▶ [TASK]
Report each line of the data that includes the word "code".

▶ [DATA FOR THIS TASK]
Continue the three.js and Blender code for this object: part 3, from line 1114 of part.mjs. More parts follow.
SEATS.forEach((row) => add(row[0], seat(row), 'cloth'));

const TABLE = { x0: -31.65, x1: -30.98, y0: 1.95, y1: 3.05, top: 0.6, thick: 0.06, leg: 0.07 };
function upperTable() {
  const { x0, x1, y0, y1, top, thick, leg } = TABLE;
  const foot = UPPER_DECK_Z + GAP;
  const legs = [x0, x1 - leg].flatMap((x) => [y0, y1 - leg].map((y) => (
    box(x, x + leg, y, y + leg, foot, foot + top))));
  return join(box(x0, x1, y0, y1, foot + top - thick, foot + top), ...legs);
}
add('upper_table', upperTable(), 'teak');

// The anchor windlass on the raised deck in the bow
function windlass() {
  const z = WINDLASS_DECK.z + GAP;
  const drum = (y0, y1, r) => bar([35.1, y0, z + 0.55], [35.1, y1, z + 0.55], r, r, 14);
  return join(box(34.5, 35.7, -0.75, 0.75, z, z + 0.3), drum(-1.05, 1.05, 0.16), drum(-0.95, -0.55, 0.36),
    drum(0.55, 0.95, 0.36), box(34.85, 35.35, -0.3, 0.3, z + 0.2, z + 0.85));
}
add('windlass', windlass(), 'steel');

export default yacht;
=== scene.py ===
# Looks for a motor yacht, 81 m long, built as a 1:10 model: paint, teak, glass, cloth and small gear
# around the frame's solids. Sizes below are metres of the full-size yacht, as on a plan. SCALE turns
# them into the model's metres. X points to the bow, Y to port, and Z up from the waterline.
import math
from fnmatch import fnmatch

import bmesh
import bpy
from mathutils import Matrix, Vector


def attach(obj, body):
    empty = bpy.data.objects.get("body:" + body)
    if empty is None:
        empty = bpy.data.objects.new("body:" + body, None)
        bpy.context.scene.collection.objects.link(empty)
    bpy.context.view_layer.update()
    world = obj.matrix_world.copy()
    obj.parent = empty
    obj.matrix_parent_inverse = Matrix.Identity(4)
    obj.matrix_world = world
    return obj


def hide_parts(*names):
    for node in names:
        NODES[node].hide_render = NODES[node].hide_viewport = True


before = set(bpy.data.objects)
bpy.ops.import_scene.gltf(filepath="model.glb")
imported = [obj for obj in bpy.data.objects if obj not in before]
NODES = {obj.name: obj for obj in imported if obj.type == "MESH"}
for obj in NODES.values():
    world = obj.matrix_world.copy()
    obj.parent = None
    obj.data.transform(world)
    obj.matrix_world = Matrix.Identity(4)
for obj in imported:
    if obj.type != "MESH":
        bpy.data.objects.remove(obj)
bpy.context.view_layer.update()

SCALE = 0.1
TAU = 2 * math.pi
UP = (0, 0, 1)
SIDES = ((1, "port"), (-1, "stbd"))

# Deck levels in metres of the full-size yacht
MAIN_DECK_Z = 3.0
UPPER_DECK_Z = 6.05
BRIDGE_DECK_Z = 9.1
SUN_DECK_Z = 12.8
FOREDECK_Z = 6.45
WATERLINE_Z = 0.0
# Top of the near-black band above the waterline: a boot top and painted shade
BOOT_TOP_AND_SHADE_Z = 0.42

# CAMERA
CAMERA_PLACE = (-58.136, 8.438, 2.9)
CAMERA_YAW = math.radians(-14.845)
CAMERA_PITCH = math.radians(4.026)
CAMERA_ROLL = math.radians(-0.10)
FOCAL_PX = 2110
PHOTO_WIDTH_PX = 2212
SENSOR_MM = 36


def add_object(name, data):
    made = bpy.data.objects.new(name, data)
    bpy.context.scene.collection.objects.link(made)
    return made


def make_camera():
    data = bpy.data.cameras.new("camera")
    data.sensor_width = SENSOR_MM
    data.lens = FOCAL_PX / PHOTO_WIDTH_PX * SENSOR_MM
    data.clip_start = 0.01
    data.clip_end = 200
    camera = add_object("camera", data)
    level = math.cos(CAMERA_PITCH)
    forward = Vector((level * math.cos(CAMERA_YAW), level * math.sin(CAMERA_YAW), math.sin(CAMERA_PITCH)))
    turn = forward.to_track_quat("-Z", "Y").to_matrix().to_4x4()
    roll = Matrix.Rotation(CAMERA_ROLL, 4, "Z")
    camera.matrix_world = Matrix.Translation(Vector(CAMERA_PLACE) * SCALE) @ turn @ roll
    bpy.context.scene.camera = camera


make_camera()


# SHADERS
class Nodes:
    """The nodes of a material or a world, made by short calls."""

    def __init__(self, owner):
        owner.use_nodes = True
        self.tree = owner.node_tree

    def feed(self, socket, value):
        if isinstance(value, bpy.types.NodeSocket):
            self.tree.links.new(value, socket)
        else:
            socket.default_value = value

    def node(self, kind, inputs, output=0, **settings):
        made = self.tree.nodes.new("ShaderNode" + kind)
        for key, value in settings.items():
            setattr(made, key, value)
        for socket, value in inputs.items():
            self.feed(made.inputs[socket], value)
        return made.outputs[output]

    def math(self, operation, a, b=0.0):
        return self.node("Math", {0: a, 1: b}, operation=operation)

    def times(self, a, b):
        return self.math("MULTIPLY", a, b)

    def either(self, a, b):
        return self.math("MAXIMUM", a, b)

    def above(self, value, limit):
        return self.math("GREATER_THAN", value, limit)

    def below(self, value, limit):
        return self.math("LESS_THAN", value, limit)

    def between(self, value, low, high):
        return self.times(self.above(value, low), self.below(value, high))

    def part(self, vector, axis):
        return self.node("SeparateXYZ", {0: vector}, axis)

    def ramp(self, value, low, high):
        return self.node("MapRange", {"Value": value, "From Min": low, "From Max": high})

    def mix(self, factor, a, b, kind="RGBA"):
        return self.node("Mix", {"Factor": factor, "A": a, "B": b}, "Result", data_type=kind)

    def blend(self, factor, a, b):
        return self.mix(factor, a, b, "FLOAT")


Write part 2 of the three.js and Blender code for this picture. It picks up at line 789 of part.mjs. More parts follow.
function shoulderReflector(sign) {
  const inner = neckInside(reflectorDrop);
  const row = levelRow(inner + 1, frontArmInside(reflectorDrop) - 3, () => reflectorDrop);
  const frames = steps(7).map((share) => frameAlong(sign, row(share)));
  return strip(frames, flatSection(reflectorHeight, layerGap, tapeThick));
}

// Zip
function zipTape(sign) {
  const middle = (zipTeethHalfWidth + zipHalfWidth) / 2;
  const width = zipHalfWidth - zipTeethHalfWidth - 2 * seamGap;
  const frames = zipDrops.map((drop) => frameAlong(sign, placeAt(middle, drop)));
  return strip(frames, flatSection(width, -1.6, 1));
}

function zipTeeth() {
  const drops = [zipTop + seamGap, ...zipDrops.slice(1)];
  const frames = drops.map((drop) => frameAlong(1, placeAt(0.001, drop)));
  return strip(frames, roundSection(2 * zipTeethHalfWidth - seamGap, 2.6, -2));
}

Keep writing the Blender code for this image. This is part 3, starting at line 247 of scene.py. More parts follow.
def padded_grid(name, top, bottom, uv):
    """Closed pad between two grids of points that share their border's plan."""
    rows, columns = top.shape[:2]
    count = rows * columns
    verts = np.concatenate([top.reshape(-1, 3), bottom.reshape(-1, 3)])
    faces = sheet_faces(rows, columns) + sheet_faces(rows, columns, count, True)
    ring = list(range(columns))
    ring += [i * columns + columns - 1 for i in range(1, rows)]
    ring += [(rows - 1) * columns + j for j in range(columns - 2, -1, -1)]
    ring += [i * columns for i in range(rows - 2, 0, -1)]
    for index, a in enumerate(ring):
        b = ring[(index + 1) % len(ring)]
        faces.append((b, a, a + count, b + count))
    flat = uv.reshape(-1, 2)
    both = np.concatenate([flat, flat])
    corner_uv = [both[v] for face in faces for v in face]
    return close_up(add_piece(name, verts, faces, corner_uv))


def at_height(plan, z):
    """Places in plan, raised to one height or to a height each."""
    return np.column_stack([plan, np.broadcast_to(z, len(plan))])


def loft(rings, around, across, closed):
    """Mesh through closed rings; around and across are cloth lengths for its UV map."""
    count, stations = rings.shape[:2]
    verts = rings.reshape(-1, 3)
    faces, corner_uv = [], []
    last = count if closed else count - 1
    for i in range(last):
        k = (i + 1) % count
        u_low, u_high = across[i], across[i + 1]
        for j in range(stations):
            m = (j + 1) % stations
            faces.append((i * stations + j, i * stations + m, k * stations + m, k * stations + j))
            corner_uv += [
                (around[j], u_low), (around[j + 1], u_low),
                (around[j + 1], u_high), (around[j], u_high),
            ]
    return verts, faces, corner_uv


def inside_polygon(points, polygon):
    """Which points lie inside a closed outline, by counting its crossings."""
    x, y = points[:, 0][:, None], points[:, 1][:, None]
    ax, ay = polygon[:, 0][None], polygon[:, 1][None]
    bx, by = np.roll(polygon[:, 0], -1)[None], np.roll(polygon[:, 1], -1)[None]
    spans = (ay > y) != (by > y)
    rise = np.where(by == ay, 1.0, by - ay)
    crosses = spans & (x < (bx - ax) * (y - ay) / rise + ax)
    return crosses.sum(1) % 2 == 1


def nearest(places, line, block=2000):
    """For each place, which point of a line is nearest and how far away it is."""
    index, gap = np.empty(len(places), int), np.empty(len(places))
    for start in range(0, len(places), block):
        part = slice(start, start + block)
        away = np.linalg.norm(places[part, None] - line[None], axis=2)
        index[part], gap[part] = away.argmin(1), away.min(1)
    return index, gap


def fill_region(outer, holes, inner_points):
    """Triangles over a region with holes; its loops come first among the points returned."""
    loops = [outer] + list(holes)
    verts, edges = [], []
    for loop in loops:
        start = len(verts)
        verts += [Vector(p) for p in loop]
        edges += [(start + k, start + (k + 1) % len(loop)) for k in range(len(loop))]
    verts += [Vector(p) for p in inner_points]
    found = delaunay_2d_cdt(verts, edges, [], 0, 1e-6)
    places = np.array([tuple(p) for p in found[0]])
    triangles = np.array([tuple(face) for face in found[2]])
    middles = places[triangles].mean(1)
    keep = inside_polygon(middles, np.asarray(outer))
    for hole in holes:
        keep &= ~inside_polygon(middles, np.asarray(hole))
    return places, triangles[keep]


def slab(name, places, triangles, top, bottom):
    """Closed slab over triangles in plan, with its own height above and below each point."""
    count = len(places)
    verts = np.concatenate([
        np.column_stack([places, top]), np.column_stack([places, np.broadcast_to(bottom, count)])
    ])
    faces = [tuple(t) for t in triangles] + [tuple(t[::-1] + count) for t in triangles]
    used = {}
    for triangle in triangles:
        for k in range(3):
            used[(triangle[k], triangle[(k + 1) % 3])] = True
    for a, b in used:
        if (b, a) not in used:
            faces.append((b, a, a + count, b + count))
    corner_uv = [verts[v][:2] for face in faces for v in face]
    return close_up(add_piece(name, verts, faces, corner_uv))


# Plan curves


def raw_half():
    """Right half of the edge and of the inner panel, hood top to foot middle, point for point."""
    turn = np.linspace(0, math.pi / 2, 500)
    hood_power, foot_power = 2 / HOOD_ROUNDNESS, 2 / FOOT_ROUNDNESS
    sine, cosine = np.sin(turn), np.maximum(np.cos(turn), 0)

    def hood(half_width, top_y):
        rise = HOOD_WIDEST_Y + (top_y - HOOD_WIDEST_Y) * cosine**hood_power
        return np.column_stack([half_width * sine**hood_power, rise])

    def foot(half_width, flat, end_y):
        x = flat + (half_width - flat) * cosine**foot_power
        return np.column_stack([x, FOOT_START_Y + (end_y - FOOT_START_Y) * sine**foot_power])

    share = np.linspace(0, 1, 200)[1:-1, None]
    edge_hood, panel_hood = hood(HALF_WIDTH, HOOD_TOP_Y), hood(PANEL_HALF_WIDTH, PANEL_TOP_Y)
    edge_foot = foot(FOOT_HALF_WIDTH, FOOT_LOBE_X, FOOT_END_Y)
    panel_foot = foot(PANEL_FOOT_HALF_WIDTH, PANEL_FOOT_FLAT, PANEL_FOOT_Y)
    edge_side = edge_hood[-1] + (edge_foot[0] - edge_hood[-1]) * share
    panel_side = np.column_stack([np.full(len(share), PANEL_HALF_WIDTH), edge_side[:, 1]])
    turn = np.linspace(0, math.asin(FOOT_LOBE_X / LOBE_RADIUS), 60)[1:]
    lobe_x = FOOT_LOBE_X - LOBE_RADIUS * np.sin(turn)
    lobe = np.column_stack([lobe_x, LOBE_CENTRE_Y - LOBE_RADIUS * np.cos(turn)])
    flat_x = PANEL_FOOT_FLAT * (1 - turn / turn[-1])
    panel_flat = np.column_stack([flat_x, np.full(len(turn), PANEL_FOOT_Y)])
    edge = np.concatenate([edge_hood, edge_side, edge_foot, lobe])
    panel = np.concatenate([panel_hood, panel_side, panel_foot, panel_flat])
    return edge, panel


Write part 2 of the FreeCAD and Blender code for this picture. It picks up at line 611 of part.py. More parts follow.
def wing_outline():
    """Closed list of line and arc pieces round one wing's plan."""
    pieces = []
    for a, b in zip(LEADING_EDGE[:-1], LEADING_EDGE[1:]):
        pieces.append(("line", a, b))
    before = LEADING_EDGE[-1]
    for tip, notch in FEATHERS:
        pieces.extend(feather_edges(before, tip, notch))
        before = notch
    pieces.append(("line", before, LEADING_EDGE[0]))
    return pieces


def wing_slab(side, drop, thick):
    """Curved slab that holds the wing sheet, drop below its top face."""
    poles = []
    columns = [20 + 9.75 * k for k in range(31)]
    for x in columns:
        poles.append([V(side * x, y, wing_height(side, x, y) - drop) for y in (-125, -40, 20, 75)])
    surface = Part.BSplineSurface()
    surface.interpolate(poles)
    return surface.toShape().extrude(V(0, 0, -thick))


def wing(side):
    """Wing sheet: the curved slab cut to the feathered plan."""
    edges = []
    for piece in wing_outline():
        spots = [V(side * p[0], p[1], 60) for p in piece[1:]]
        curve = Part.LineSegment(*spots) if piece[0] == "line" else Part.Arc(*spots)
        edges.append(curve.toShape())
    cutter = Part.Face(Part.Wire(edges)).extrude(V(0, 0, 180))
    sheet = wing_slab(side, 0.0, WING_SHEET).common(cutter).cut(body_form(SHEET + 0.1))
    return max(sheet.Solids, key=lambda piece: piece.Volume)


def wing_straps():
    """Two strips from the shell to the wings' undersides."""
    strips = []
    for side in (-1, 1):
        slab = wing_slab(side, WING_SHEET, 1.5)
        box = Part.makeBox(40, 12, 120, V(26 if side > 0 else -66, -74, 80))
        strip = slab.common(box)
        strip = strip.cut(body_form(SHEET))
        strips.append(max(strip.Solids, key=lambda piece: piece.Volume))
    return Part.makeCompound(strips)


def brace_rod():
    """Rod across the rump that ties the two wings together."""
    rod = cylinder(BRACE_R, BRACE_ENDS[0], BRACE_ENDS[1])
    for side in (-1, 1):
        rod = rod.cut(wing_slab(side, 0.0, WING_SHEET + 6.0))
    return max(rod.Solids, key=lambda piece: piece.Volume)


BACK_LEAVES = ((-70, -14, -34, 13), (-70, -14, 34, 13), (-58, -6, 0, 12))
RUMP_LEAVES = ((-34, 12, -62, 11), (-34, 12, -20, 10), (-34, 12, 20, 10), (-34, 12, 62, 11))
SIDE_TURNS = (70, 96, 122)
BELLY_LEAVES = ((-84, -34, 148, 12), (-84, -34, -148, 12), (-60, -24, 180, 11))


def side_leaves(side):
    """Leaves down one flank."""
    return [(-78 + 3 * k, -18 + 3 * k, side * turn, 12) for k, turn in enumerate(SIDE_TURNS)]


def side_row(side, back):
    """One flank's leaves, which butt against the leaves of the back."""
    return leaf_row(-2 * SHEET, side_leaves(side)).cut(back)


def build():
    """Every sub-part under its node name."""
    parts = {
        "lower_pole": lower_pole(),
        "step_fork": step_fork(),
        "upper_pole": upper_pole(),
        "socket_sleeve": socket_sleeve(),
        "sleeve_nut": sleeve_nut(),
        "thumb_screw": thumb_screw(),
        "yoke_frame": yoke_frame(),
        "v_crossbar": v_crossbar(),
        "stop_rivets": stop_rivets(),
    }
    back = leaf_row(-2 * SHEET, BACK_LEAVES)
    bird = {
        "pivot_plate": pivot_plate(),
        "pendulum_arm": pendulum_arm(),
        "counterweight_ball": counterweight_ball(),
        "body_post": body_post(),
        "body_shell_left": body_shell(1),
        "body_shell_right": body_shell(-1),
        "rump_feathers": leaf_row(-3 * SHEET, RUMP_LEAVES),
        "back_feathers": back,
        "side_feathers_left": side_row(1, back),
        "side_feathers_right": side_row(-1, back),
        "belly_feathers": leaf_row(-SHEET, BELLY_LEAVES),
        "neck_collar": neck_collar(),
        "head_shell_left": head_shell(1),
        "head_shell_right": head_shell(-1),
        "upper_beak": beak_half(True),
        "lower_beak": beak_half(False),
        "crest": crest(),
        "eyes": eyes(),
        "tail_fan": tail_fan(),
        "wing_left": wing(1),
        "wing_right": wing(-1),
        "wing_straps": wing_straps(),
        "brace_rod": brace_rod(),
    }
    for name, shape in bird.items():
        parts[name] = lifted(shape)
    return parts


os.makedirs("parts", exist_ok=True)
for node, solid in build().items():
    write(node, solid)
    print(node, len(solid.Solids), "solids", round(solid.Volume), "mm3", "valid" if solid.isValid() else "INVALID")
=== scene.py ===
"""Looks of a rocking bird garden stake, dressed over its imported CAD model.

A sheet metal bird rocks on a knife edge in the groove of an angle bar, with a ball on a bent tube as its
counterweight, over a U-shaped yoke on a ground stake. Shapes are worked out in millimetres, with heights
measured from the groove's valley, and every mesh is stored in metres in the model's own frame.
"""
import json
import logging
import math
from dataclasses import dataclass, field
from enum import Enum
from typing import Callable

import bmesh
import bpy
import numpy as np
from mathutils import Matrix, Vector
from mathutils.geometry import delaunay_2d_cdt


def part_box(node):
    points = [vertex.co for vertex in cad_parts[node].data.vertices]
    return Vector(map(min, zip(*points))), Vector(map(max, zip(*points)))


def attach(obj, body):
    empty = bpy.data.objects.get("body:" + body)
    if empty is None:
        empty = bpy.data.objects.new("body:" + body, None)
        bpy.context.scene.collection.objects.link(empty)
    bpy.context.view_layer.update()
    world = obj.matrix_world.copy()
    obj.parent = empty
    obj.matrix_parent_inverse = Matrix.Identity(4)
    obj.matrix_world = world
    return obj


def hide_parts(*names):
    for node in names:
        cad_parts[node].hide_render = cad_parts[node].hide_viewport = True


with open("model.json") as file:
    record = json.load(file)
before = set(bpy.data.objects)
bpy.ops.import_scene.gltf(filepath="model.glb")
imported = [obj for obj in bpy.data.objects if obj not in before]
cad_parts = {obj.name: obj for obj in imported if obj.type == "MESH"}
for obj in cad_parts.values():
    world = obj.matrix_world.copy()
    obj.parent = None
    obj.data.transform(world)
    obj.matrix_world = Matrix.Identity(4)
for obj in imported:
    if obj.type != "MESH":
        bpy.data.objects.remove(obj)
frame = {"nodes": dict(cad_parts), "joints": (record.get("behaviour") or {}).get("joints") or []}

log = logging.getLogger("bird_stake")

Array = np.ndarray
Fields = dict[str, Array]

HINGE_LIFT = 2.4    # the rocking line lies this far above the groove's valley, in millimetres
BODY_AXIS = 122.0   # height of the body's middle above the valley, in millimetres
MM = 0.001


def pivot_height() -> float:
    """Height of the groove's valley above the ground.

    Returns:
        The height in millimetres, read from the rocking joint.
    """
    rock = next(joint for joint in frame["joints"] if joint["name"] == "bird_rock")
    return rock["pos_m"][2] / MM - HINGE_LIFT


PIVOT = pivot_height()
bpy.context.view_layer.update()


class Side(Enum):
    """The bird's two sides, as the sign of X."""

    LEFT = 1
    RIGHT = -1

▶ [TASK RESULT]
Continue the three.js and Blender code for this object: part 3, from line 1114 of part.mjs. More parts follow.
Write part 2 of the three.js and Blender code for this picture. It picks up at line 789 of part.mjs. More parts follow.
Keep writing the Blender code for this image. This is part 3, starting at line 247 of scene.py. More parts follow.
Write part 2 of the FreeCAD and Blender code for this picture. It picks up at line 611 of part.py. More parts follow.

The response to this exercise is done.